7. The data processing system according to any of the preceding claims 1 to 6 characterized in that it has an user interface, which is a graphic interface developed according to User Experience (UX) rules.

8. The data processing method, especially data coming from a geographically vast territory, in the system according to any of the preceding claims 1 to 7 according to which:

b) data acquired in this way are processed in adapters, wherein initial data cleaning and their partial denormalization is performed with redundancy achievement,

c) initially processed data are gathered and sorted in the central database. d) data from the central database are subsequently subjected to integration and descriptive analysis, resulting in coherent information packages related to e.g. programming schedules, viewer demographic profile, advertisements costs, which are also saved in the database,

9. The data processing method according to claim 8, wherein analytical modules use available computational resources in optimal way by performing parallel computing coordinated by appropriate software with machine learning functions e.g. Spark type.

10. The data processing method according to claims 8 or 9, wherein integrated database and analytical modules function in a Cloud computing technology.
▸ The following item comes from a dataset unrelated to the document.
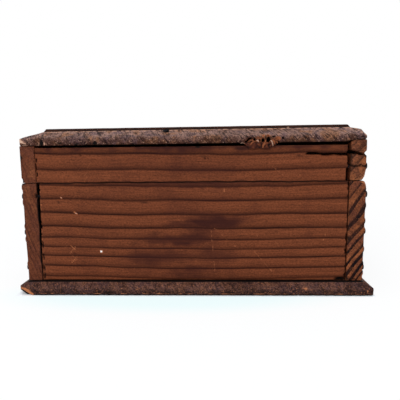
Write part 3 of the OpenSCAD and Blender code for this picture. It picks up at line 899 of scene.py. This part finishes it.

1 1. The data processing method according to the claims 8, 9 or 10, wherein data corresponding to the user enquiries transmitted through the access interface to the user interface are parameterized according to user settings, such as country, currency, scheme.

12. The data processing method according to the claims 8, 9, 10 or 1 1, wherein the access interface providing communication between the user interface, analytical modules and the central database use drivers such as ODBC/JDBC, Cassandra Connector, ORACLE, MSSQL Connector, allowing fast communication between environments with different data formats.

13. A market data processing method according to the any of the preceding claims 8 to 12, wherein entering and displaying query results are performed using a graphic user interface, preferably maintained by PCs, laptops, tablets and/or smartphones.